Despite this feedback, they pressed forward with a second-generation label design. But the criticism continued. When they learned about Entrepreneur Magazine’s nationwide contest for “America’s Ugliest Label Design,” they decided to enter. To their surprise, their label was placed in the top three, and as part of their prize, they received a professional label redesign. That winning design has adorned their products ever since, turning what started as a marketing challenge into an unexpected solution.
This pragmatic approach extended to one of the most challenging aspects of their business: working together as a married couple. They tackled this by establishing clear boundaries and roles from the start. Jennifer took charge of customer service and fulfillment operations, while Andy focused on sales and marketing. This division of responsibilities helped them maintain both their business and personal relationship, allowing each to lead in their areas of strength. They also put fundamental business systems in place, using QuickBooks to manage inventory and wholesale orders, while their website handled direct-to-consumer sales.
From Local Roots to National Success
Their breakthrough came unexpectedly when a journalist with Michigan roots featured their Michigan-grown fruit products in a well-known news outlet. “I still remember when my wife called and basically said, ‘I don’t know what is going on, but we have over 50 online orders this morning,'” LaPointe recalls.
Today, they’ve expanded beyond their original vision. Traverse Bay Farms offers gourmet food products, while their second brand, Fruit Advantage, provides fruit-based supplements. They manage two retail stores in Elk Rapids and Bellaire, Michigan, and their success has led to unexpected opportunities, including their products being featured at Oscar and Emmy parties.
Their Elk Rapids store, which they playfully refer to as “Northern Michigan’s Hollywood Hub,” displays numerous photographs of celebrities posing with their products at various Hollywood events. It’s a tangible reminder of how far their local Michigan business has come from those early days of street fair sampling and personal deliveries.

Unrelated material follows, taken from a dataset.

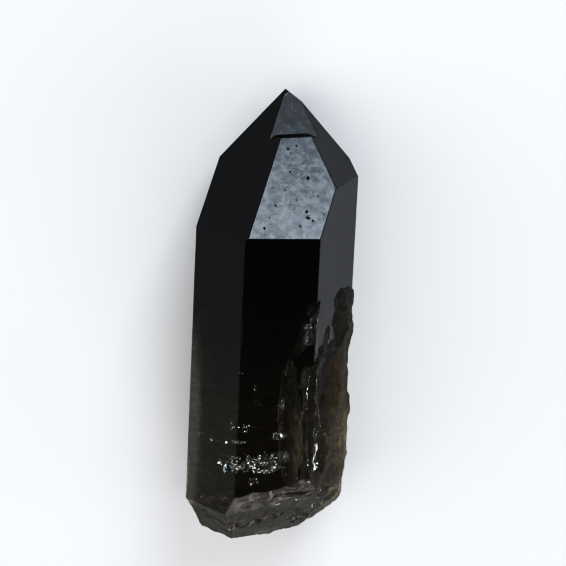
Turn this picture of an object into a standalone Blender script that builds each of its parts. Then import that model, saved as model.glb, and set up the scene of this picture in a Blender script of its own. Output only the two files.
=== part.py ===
"""Smoky quartz crystal, one natural piece, lying on its widest hidden prism face.

Metres, +Z up. The long axis of the crystal runs along Y with the tip towards +Y.
The origin is the middle of the crystal's box on the surface it rests on.
Every place below is measured in millimetres from the point where growth began.
"""

import math

import bmesh
import bpy
from mathutils import Matrix, Vector, noise

MM = 0.001

# Growth angle of quartz, in degrees: a tip face's normal leans this far from the long axis.
TIP_LEAN = 51.8

# Distance to each growth face, by its direction round the long axis in degrees.
# 0 is straight up and 90 is towards +X, so 180 is the face that the crystal rests on.
PRISM_FACES = {0: 14.02, 60: 8.65, 120: 6.95, 180: 6.03, -120: 8.62, -60: 13.78}
TIP_FACES = {0: 16.65, 60: 16.01, 120: 16.00, 180: 17.15, -120: 17.15, -60: 16.24}

# The upper part of the top tip face lies deeper than the plate that covers its lower part.
DEEP_TIP_FACE = 15.22
# The end of that plate, as places across the face and along the long axis.
PLATE_END = ((-9.0, 15.0), (-3.44, 20.06), (-2.6, 20.54), (0.2, 20.7), (1.67, 20.8), (3.22, 20.2), (9.0, 15.0))
PLATE_TOOL_REACH = 40.0
PLATE_TOOL_HEIGHT = 8.0

# A smaller crystal grown along the lower right side, in the same setting as the main one.
SIDE_PRISM_FACES = {0: 14.35, 60: 9.1, 120: 7.5, 180: 5.2, -60: 6.6, -120: 4.0}
SIDE_TIP_FACES = {0: 6.2, 60: 7.0, 120: 4.9, -60: 5.4}
SIDE_LENGTH = 50.0

# Growth steps at the head of the side crystal: distances of their top, outer side, left side,
# top tip face and outer tip face.
GROWTH_STEPS = (
    (14.22, 8.80, 5.95, 10.95, 6.9),
    (14.36, 8.92, 6.75, 9.75, 6.2),
    (14.52, 9.04, 7.15, 8.1, 5.5),
)
STEP_LENGTH = 9.0
STEP_BACK_FACES = {120: 0.0, -120: 0.0}

# The break at the root, as outward directions and distances.
ROOT_BREAK = (
    ((0.117, -0.502, 0.857), 23.99),
    ((0.175, -0.763, 0.622), 28.15),
    ((0.600, -0.600, 0.530), 23.75),
    ((-0.640, -0.685, 0.350), 29.45),
    ((0.180, -0.932, -0.310), 30.35),
)

# Half the side of the block that the growth faces are cut from.
BLOCK_HALF = 60.0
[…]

LaPointe emphasizes that digital presence alone doesn’t guarantee success: “The internet is not the secret to business success… A website is simply a requirement for doing business today; it is not the sole key to success.” His experience taught him valuable lessons: get detailed scopes of work before hiring professionals, maintain a physical presence alongside digital, prepare for flexible but long hours, test products with real customers, and look for opportunities in your current situation.
Andy LaPointe’s path from corporate employee to business owner shows that starting a business doesn’t require a dramatic leap. In their first year, they focused on market penetration rather than immediate profitability, tracking metrics like retail store presence, website traffic, daily online orders, and product turnover rates. His corporate salary provided the necessary cash flow to navigate early challenges while building their dream one small step at a time. Today, living and working from the same building in Northern Michigan, LaPointe has shown that success comes from turning obstacles into opportunities—and having the patience to let them unfold.